If a network gets congested and fees spike, it becomes much less attractive for routine transfers. If settlement is cheap and fast, developers and payment companies are more likely to build on it. This is one reason stablecoins now exist across multiple blockchains instead of being tied to just one ecosystem.
The winning networks may not be the flashiest ones. They will likely be the ones that make payment experiences feel boring in the best possible way - fast, cheap, stable, and easy to integrate.
Here’s the part casual readers should watch most closely: the future of crypto payments may be less visible, not more visible.

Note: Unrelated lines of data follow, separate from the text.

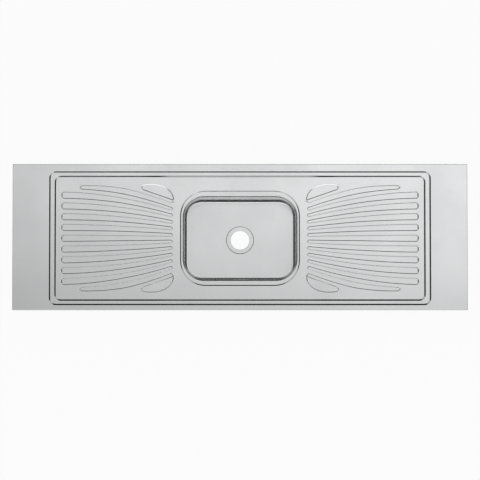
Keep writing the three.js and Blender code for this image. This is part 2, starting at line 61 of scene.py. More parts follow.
# ---- Camera ----
# The sink lies face up and is seen from 8 m above with a long lens, a little in front of straight
# above, so that the front apron just shows and the bowl's floor lies nearer the front of its rim.
CAMERA_DISTANCE = 8.0
CAMERA_LEAN = math.radians(2.7)
SENSOR = 0.036
VIEW_WIDTH = 1.687  # what the picture's 480 pixels span at the level of the border
VIEW_CENTRE_Y = -0.0104

border_level = cad_box[1].z
aim = Vector((0, VIEW_CENTRE_Y, border_level))
camera = bpy.data.objects.new("camera", bpy.data.cameras.new("camera"))
camera.data.sensor_width = SENSOR * 1000
camera.data.lens = SENSOR * 1000 * CAMERA_DISTANCE / VIEW_WIDTH
camera.data.clip_end = 100
camera.location = aim + CAMERA_DISTANCE * Vector((0, -math.sin(CAMERA_LEAN), math.cos(CAMERA_LEAN)))
camera.rotation_euler = (CAMERA_LEAN, 0, 0)
scene.collection.objects.link(camera)
scene.camera = camera


# ---- Light and floor ----
# One big soft light high overhead, brighter to the rear right and along its front, under a pale
# ceiling. The walls are pale low down and in the corners, with a dark band above, which the pressed
# slopes mirror as dark lines. The floor is matt white paper, and keeps a faint shadow.
def add_node(tree, kind, settings=None, **sockets):
    """Adds a shader node; an input is given by its label, or by i and its number."""
    made = tree.nodes.new("ShaderNode" + kind)
    for name, value in (settings or {}).items():
        setattr(made, name, value)
    for name, value in sockets.items():
        label = int(name[1:]) if name[1:].isdigit() else name.replace("_", " ")
        socket = made.inputs[label]
        if isinstance(value, bpy.types.NodeSocket):
            tree.links.new(value, socket)
        else:
            socket.default_value = value
    return made


def calculate(tree, operation, a, b=0.0, c=0.0):
    return add_node(tree, "Math", {"operation": operation}, i0=a, i1=b, i2=c).outputs[0]


def soft_step(tree, value, low, high, to_low=0.0, to_high=1.0):
    settings = {"interpolation_type": "SMOOTHSTEP"}
    made = add_node(tree, "MapRange", settings, Value=value, From_Min=low, From_Max=high,
                    To_Min=to_low, To_Max=to_high)
    return made.outputs["Result"]


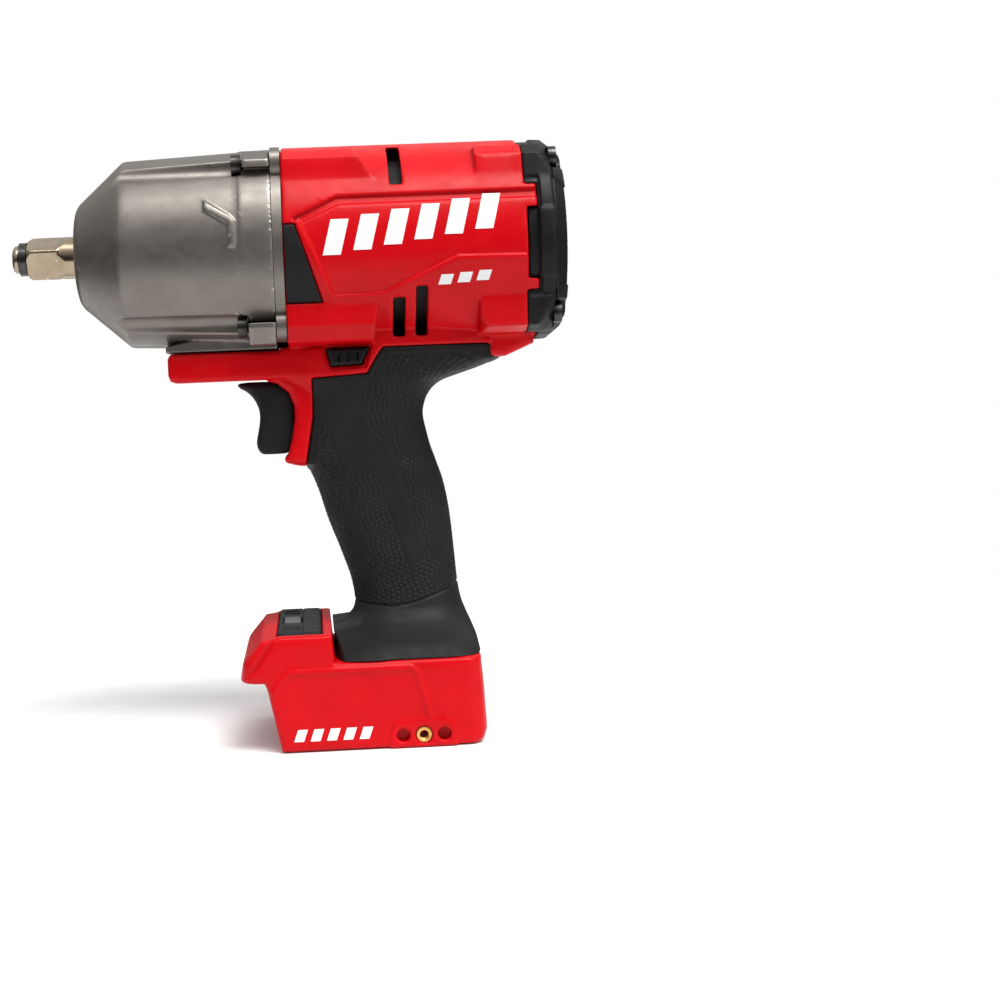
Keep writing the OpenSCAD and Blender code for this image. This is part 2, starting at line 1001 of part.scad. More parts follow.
module housing() {
    difference() {
        union() {
            difference() {
                union() {
                    barrel_block();
                    at_handle() {
                        light_bar();
                        keel();
                        guard_strip();
                        handle_shell();
                    }
                    at_foot()
                        foot_block();
                }
                rod(barrel_in, barrel_x0 - 1, barrel_x1 + 1);
                at_handle() {
                    handle_loft(grip_t + 2.5);
                    box([light_x + 4.5, -bar_w + 2.5, -48], [100, bar_w - 2.5, -41]);
                }
                electronics_bay();
            }
            // Ribs that carry the gearbox cover and the stator
            ring(barrel_r - 1, cover_r + 1.1, barrel_x0 + 3, barrel_x0 + 6);
            ring(barrel_r - 1, stator_r + 0.1, stator_x0 + 3, stator_x0 + 6);
            ring(barrel_r - 1, stator_r + 0.1, stator_x1 - 6, stator_x1 - 3);
            difference() {
                union() {
                    at_corners(case_screw)
                        rod(boss_r, barrel_x0, barrel_x0 + 33);
                    at_corners(cap_screw)
                        rod(boss_r, barrel_x1 - 19, barrel_x1);
                }
                rod(stator_r + 4.8, 0, barrel_x1 + 1);
            }
            intersection() {
                all_posts()
                    cylinder(r = post_r, h = 2 * foot_w - 1, center = true);
                union() {
                    at_handle() {
                        light_bar();
                        handle_loft(grip_t);
                    }
                    at_foot()
                        foot_block();
                }
            }
        }
        rod(cover_r + 1.1, 0, barrel_x0 + 11.5);
        at_corners(case_screw)
            rod(screw_r + 0.1, barrel_x0 - 1, barrel_x0 + 24);
        at_corners(cap_screw)
            rod(screw_r + 0.1, barrel_x1 - 15, barrel_x1 + 1);
        trigger_pocket();
        lever_slot();
        battery_bay();
        barrel_vents();
        post_holes();
        clip_holes(insert_r, 4.2);
        at_handle()
            box([light_x - 1, -9.5, -47.6], [light_x + 5, 9.5, -41.2]);
        difference() {
            bumper_prism();
            rod(barrel_r - 1.5, 0, barrel_x1);
        }
    }
}

module left_housing() {
    color("firebrick")
        intersection() {
            housing();
            half(-1);
        }
}

module right_housing() {
    color("firebrick")
        intersection() {
            housing();
            half(1);
        }
}

module grip(side) {
    color("#262729")
        difference() {
            intersection() {
                at_handle()
                    difference() {
                        intersection() {
                            handle_loft(0);
                            grip_zone();
                        }
                        handle_loft(grip_t);
                    }
                half(side);
            }
            rod(barrel_r + fine, barrel_x0, barrel_x1);
            lever_slot();
            post_holes();
        }
}

module left_grip() grip(-1);

module right_grip() grip(1);

module housing_screws() {
    color("dimgray")
        all_posts() {
            difference() {
                union() {
                    translate([0, 0, -8.6])
                        cylinder(r = post_screw_r, h = 17);
                    translate([0, 0, -9.2])
                        cylinder(r = 2.8, h = 2.1);
                }
                translate([0, 0, -10])
                    cylinder(r = 1.3, h = 2, $fn = 6);
            }
        }
}

// ---- Rear cap ----

module rear_cap() {
    color("#2b2d2f")
        difference() {
            union() {
                turned([
                    [barrel_in - 0.3, barrel_x1 - 4],
                    [barrel_in - 0.3, barrel_x1 + 0.2],
                    [barrel_r - 1, barrel_x1 + 0.2],
                    [barrel_r, barrel_x1 + 2.5],
                    [barrel_r - 0.2, barrel_x1 + 6.5],
                    [barrel_r - 2.5, barrel_x1 + 9],
                    [barrel_r - 6.5, barrel_x1 + 11],
                    [barrel_r - 12, cap_x],
                    [0, cap_x],
                    [0, cap_x - 2.8],
                    [barrel_r - 12, cap_x - 2.8],
                    [barrel_in - 2.5, barrel_x1 + 6],
                    [barrel_in - 2.5, barrel_x1 - 4]
                ]);
                ring(13, 9.5, rear_bearing_x0, cap_x - 2);
                rod(10, rear_bearing_x1 + 2, cap_x - 2);
                at_corners(cap_screw)
                    rod(boss_r, barrel_x1 + 0.2, barrel_x1 + 8.5);
            }
            at_corners(cap_screw) {
                rod(boss_r + 0.3, barrel_x1 - 6, barrel_x1 + 0.1);
                rod(screw_r + 0.2, barrel_x1 - 9, cap_x + 1);
                rod(screw_head_r + 0.3, barrel_x1 + 6, cap_x + 1);
            }
            for (side = [-1, 1])
                box(
                    [barrel_x1 + 1.2, side < 0 ? -60 : 26, -13.5],
                    [barrel_x1 + 4.4, side < 0 ? -26 : 60, 13.5]
                );
        }
}

module rear_cap_screws() {
    color("dimgray")
        at_corners(cap_screw)
            difference() {
                union() {
                    rod(screw_head_r, barrel_x1 + 6, barrel_x1 + 9);
                    rod(screw_r, barrel_x1 - 14, barrel_x1 + 6.2);
                }
                on_x(barrel_x1 + 7.4)
                    cylinder(r = 1.9, h = 3, $fn = 6);
            }
}

module rear_badge() {
    color("firebrick")
        intersection() {
            box([cap_x, -15, -10], [cap_x + 1.8, 15, 10]);
            rod(16.5, cap_x, cap_x + 1.8);
        }
}

// ---- Trigger, lever and lamp ----

module trigger_side() {
    side_plate([
        [66.5, -50.6],
        [67.4, -52.8],
        [70, -54.2],
        [72.4, -56.5],
        [74.1, -59.5],
        [74.7, -63],
        [74.3, -67],
        [73.1, -72],
        [73.2, -75],
        [74.6, -77.4],
        [77, -78.4],
        [85.5, -78.4],
        [87.6, -76],
        [88.8, -66],
        [88.5, -58],
        [86, -53],
        [82, -50.6]
    ], -trigger_w, trigger_w);
}

module trigger() {
    color("#303234")
        at_handle()
            difference() {
                union() {
                    trigger_side();
                    translate([0, 0, -65])
                        rod(2, 80, 100);
                }
                translate([0, 0, -65])
                    ring(4.6, 2, 81, 95);
            }
}

module trigger_spring() {
    color("silver")
        at_handle()
            translate([0, 0, -65])
                coil_spring(3.4, 1, 81.1, 98.3, 6);
}

module switch_module() {
    color("#3a3c40")
        at_handle()
            difference() {
                union() {
                    box([98.4, -10.6, -79], [124, 10.6, -52]);
                    box([103, -6, -52.1], [115, 6, -47.2]);
                }
                translate([0, 0, -65])
                    rod(2.1, 98, 108);
            }
}

module direction_lever() {
    color("#1d1e20")
        at_handle()
            side_plate([
                [101, -39.4],
                [117, -39.4],
                [114.2, -45.4],
                [102.6, -45.8]
            ], -22, 22);
}

module light_lens() {
    color("whitesmoke")
        at_handle()
            box([light_x + 0.6, -9.3, -47.4], [light_x + 3.4, 9.3, -41.4]);
}

module light_board() {
    color("darkgreen")
        at_handle()
            union() {
                box([light_x + 5.2, -10, -47.8], [light_x + 6.6, 10, -41.2]);
                for (y = [-5, 0, 5])
                    box([light_x + 4, y - 1.2, -45.6], [light_x + 5.3, y + 1.2, -43.2]);
            }
}

// ---- Foot ----

module control_module() {
    color("#2f3136")
        at_foot()
            difference() {
                box([86, -28, bay_roof + 2.4], [140, 28, foot_top - 0.3]);
                for (x = [92 : 8 : 124])
                    box([x, -24, foot_top - 2], [x + 4, 24, foot_top]);
            }
}

module control_panel() {
    color("#141516")
        at_foot()
            difference() {
                box([78.2, -33.2, -147.8], [94.8, 33.2, -143.4]);
                box([80, -button_w - 0.4, -149], [87.4, button_w + 0.4, -143]);
            }
}

module mode_button() {
    color("#8b8d90")
        at_foot()
            box([80.4, -button_w, -147.4], [87, button_w, -143]);
}

module panel_board() {
    color("darkgreen")
        at_foot()
            union() {
                box([78.5, -19, -152], [85.6, 19, -150.4]);
                box([81.5, -3, -150.5], [85, 3, -148.8]);
            }
}

module terminal_block() {
    color("#202124")
        at_foot()
            difference() {
                box([118, -22, -173], [140, 22, bay_roof]);
                for (y = [-16 : 8 : 16])
                    box([110, y - 1.6, -174], [136, y + 1.6, -165]);
            }
}

module terminal_blades() {
    color("gold")
        at_foot()
            for (y = [-16 : 8 : 16])
                box([121, y - 0.4, -172.5], [136, y + 0.4, -165]);
}

module clip_insert(side) {
    color("goldenrod")
        at_foot()
            translate([clip_at[0], side * (foot_w - 2.1), clip_at[1]])
                rotate([90, 0, 0])
                    difference() {
                        cylinder(r = insert_r, h = 4.1, center = true);
                        cylinder(r = thread_r, h = 5, center = true);
                    }
}

module left_clip_insert() clip_insert(-1);

module right_clip_insert() clip_insert(1);

left_housing();
right_housing();
left_grip();
right_grip();
left_bumper();
right_bumper();
gear_case();
gear_case_screws();
gearbox_cover();
nose_bushing();
nose_seal();
ring_gear();
carrier_bearing();
front_motor_bearing();
rear_motor_bearing();
stator_core();
stator_coils();
sensor_board();
rear_cap();
rear_cap_screws();
rear_badge();
housing_screws();
light_lens();
light_board();
switch_module();
control_module();
control_panel();
panel_board();
terminal_block();
terminal_blades();
left_clip_insert();
right_clip_insert();
motor_leads();
cam_shaft();
planet_pins();
cam_balls();
hammer_spring();
spring_washer();
thrust_balls();
hammer();
planet_gear(0);  // planet_gear_1
planet_gear(1);  // planet_gear_2
planet_gear(2);  // planet_gear_3
rotor_shaft();
rotor_core();
rotor_magnets();
fan();
anvil();
friction_ring();
friction_o_ring();
trigger();
trigger_spring();
direction_lever();
mode_button();
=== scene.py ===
"""Looks of the cordless impact wrench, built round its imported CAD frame.

Moulded and machined shapes are written as signed distances in millimetres, in the CAD frame: X runs along
the drive axis with the nose at -X, Z is up and the tool's left side is at -Y. Each shape is meshed once.
"""

import copy
import json
import math

import bpy
import numpy as np
import openvdb as vdb
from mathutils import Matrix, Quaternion, Vector


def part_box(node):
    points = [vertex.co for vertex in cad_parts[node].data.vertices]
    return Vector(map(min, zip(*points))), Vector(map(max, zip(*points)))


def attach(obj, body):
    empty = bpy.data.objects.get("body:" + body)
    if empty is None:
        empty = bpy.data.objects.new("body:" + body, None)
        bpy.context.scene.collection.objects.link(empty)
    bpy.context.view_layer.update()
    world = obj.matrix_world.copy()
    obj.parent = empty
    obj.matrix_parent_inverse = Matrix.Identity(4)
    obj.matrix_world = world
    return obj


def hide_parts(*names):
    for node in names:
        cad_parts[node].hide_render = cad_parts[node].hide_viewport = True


MM = 0.001
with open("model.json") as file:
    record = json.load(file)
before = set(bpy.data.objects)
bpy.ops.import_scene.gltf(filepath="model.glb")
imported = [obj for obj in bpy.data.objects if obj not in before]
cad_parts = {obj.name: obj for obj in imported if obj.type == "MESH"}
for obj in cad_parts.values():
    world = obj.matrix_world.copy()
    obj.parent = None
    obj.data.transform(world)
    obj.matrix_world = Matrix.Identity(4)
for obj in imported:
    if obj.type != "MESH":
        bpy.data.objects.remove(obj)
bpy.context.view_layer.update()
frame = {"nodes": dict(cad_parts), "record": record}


def span(node):
    """Lowest and highest corner of a CAD node, in millimetres."""
    low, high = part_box(node)
    return np.array(low) / MM, np.array(high) / MM


# ---- Sizes that come from the frame ----

case_low, case_high = span("gear_case")
body_low, body_high = span("left_housing")
lever_low, lever_high = span("direction_lever")
lens_low, lens_high = span("light_lens")
panel_low, panel_high = span("control_panel")
button_low, button_high = span("mode_button")
insert_low, insert_high = span("left_clip_insert")
square_low, square_high = span("anvil")

NOSE_X = case_low[0]
CASE_END = case_high[0]
BODY_X = span("left_bumper")[0][0]
BODY_END = body_high[0]
BARREL_R = body_high[2]
BORE_R = BARREL_R - 3.2
BAR_X = body_low[0]
FOOT_Z = body_low[2]
FOOT_HALF = 37.5
CAP_END = span("rear_cap")[1][0]
CLIP = (insert_low + insert_high) / 2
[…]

A lot of consumers will not care whether a transaction settles through a blockchain rail or a traditional one. They will care whether it arrives quickly, whether the fee is fair, and whether they can trust the platform. If crypto succeeds in payments, it may show up as a better user experience rather than a louder crypto label.
That also fits how technology usually matures. Early stages are full of branding and ideology. Later stages are about infrastructure. The companies that win may be the ones that make the crypto layer feel almost invisible.
Over the next year or two, the most important signals will probably come from stablecoin payment volumes, enterprise settlement pilots, and how regulators treat digital dollar products. Watch whether large payment firms keep expanding real use cases instead of one-off pilots. Watch whether merchants can accept crypto without touching crypto themselves. And watch whether consumers start using crypto rails without even realizing it.
That last point may sound strange, but it’s probably the clearest sign of progress. When the tech stops demanding attention and starts solving a boring old problem, it usually means the market has found its footing.
If global payments get faster, cheaper, and less annoying because of crypto, most people will not celebrate the blockchain. They’ll just notice their money arrived on time, and that’s the kind of trend that tends to stick.